## [EXERCISE GOAL]
Extract all data as written.

⁂

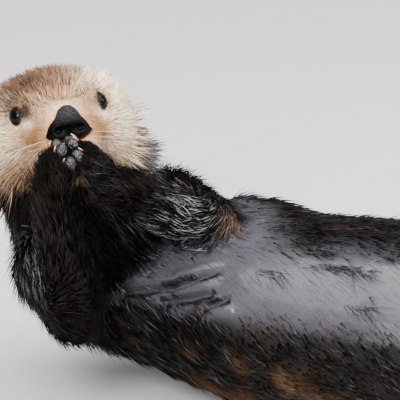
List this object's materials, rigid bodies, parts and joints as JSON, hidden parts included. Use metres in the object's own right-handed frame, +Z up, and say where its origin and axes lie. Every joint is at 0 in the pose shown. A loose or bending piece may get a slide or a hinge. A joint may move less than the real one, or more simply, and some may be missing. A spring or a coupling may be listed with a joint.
{
  "type": "sea otter",
  "caption": "Life-size still model of a sea otter lying on its back, head raised and turned to its right, both forepaws held under its chin.",
  "frame": {"origin": "centre of the bounding box in X and Y, on the floor plane that the back rests on", "axes": "+X from head to tail, +Y to the animal's left, +Z up"},
  "size_m": [1.0312, 0.3924, 0.319],
  "materials": {
    "pale_fur": "dry cream to taupe guard hairs",
    "grey_fur": "damp grey fur",
    "dark_fur": "wet black-brown fur with a broad sheen",
    "flipper_fur": "short wet fur over webbed toes",
    "nose_leather": "pebbled matt skin",
    "pad_leather": "grainy grey pad skin",
    "eye_gloss": "wet gloss",
    "claw": "smooth horn"
  },
  "bodies": {
    "root": {"head": "pale_fur", "nose": "nose_leather", "eye_left": "eye_gloss", "eye_right": "eye_gloss", "ear_left": "grey_fur", "ear_right": "grey_fur", "neck": "grey_fur", "chest": "dark_fur", "belly": "dark_fur", "hips": "dark_fur", "upper_arm_left": "dark_fur", "forearm_left": "dark_fur", "forepaw_left": "pad_leather", "fore_claw_left_1": "claw", "fore_claw_left_2": "claw", "fore_claw_left_3": "claw", "fore_claw_left_4": "claw", "fore_claw_left_5": "claw", "upper_arm_right": "dark_fur", "forearm_right": "dark_fur", "forepaw_right": "pad_leather", "fore_claw_right_1": "claw", "fore_claw_right_2": "claw", "fore_claw_right_3": "claw", "fore_claw_right_4": "claw", "fore_claw_right_5": "claw", "thigh_left": "dark_fur", "shank_left": "dark_fur", "hind_flipper_left": "flipper_fur", "hind_claw_left_1": "claw", "hind_claw_left_2": "claw", "hind_claw_left_3": "claw", "hind_claw_left_4": "claw", "hind_claw_left_5": "claw", "thigh_right": "dark_fur", "shank_right": "dark_fur", "hind_flipper_right": "flipper_fur", "hind_claw_right_1": "claw", "hind_claw_right_2": "claw", "hind_claw_right_3": "claw", "hind_claw_right_4": "claw", "hind_claw_right_5": "claw", "tail_base": "dark_fur", "tail_tip": "dark_fur"}
  },
  "joints": []
}
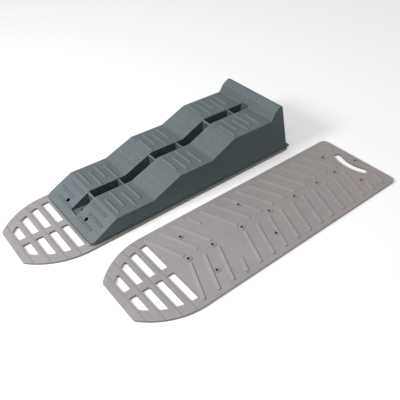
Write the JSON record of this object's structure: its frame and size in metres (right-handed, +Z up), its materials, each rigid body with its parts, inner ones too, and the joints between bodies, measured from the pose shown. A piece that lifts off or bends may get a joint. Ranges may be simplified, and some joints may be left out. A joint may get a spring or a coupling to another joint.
{
  "type": "ramp leveler",
  "caption": "Three-stage wheel levelling ramp with an end stop, standing on a slotted anti-slip plate, and a matching loose plate beside it.",
  "frame": {"origin": "on the floor, in the middle of the ground that the three pieces cover together", "axes": "+Z up from the floor, +Y along the plates from their slotted tips to their backs, +X from the ramp towards the loose plate"},
  "size_m": [0.496, 0.833, 0.1357],
  "materials": {
    "ramp_plastic": "slate blue-grey moulded polyethylene, fine matt texture",
    "plate_plastic": "light warm grey moulded polyethylene, fine matt texture"
  },
  "bodies": {
    "ramp_plate": {"plate_under_ramp": "plate_plastic"},
    "ramp": {"ramp": "ramp_plastic"},
    "loose_plate": {"loose_plate": "plate_plastic"}
  },
  "joints": [
    {"name": "ramp_lift_off", "type": "slide", "parent": "ramp_plate", "child": "ramp", "axis": [0, 0, 1], "range_m": [0, 0.2]},
    {"name": "loose_plate_lift_off", "type": "slide", "parent": "ramp_plate", "child": "loose_plate", "axis": [0, 0, 1], "range_m": [0, 0.2]}
  ]
}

⁂

## [SOLUTION TO THIS EXERCISE]
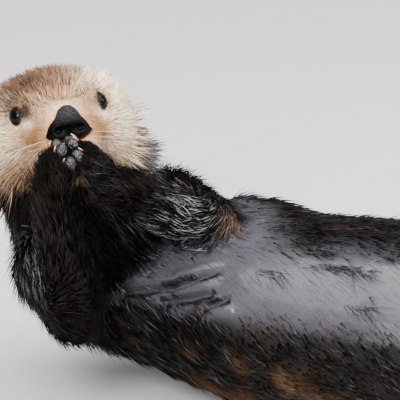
List this object's materials, rigid bodies, parts and joints as JSON, hidden parts included. Use metres in the object's own right-handed frame, +Z up, and say where its origin and axes lie. Every joint is at 0 in the pose shown. A loose or bending piece may get a slide or a hinge. A joint may move less than the real one, or more simply, and some may be missing. A spring or a coupling may be listed with a joint.
{
  "type": "sea otter",
  "caption": "Life-size still model of a sea otter lying on its back, head raised and turned to its right, both forepaws held under its chin.",
  "frame": {"origin": "centre of the bounding box in X and Y, on the floor plane that the back rests on", "axes": "+X from head to tail, +Y to the animal's left, +Z up"},
  "size_m": [1.0312, 0.3924, 0.319],
  "materials": {
    "pale_fur": "dry cream to taupe guard hairs",
    "grey_fur": "damp grey fur",
    "dark_fur": "wet black-brown fur with a broad sheen",
    "flipper_fur": "short wet fur over webbed toes",
    "nose_leather": "pebbled matt skin",
    "pad_leather": "grainy grey pad skin",
    "eye_gloss": "wet gloss",
    "claw": "smooth horn"
  },
  "bodies": {
    "root": {"head": "pale_fur", "nose": "nose_leather", "eye_left": "eye_gloss", "eye_right": "eye_gloss", "ear_left": "grey_fur", "ear_right": "grey_fur", "neck": "grey_fur", "chest": "dark_fur", "belly": "dark_fur", "hips": "dark_fur", "upper_arm_left": "dark_fur", "forearm_left": "dark_fur", "forepaw_left": "pad_leather", "fore_claw_left_1": "claw", "fore_claw_left_2": "claw", "fore_claw_left_3": "claw", "fore_claw_left_4": "claw", "fore_claw_left_5": "claw", "upper_arm_right": "dark_fur", "forearm_right": "dark_fur", "forepaw_right": "pad_leather", "fore_claw_right_1": "claw", "fore_claw_right_2": "claw", "fore_claw_right_3": "claw", "fore_claw_right_4": "claw", "fore_claw_right_5": "claw", "thigh_left": "dark_fur", "shank_left": "dark_fur", "hind_flipper_left": "flipper_fur", "hind_claw_left_1": "claw", "hind_claw_left_2": "claw", "hind_claw_left_3": "claw", "hind_claw_left_4": "claw", "hind_claw_left_5": "claw", "thigh_right": "dark_fur", "shank_right": "dark_fur", "hind_flipper_right": "flipper_fur", "hind_claw_right_1": "claw", "hind_claw_right_2": "claw", "hind_claw_right_3": "claw", "hind_claw_right_4": "claw", "hind_claw_right_5": "claw", "tail_base": "dark_fur", "tail_tip": "dark_fur"}
  },
  "joints": []
}
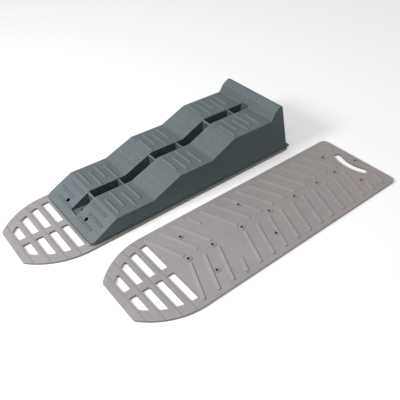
Write the JSON record of this object's structure: its frame and size in metres (right-handed, +Z up), its materials, each rigid body with its parts, inner ones too, and the joints between bodies, measured from the pose shown. A piece that lifts off or bends may get a joint. Ranges may be simplified, and some joints may be left out. A joint may get a spring or a coupling to another joint.
{
  "type": "ramp leveler",
  "caption": "Three-stage wheel levelling ramp with an end stop, standing on a slotted anti-slip plate, and a matching loose plate beside it.",
  "frame": {"origin": "on the floor, in the middle of the ground that the three pieces cover together", "axes": "+Z up from the floor, +Y along the plates from their slotted tips to their backs, +X from the ramp towards the loose plate"},
  "size_m": [0.496, 0.833, 0.1357],
  "materials": {
    "ramp_plastic": "slate blue-grey moulded polyethylene, fine matt texture",
    "plate_plastic": "light warm grey moulded polyethylene, fine matt texture"
  },
  "bodies": {
    "ramp_plate": {"plate_under_ramp": "plate_plastic"},
    "ramp": {"ramp": "ramp_plastic"},
    "loose_plate": {"loose_plate": "plate_plastic"}
  },
  "joints": [
    {"name": "ramp_lift_off", "type": "slide", "parent": "ramp_plate", "child": "ramp", "axis": [0, 0, 1], "range_m": [0, 0.2]},
    {"name": "loose_plate_lift_off", "type": "slide", "parent": "ramp_plate", "child": "loose_plate", "axis": [0, 0, 1], "range_m": [0, 0.2]}
  ]
}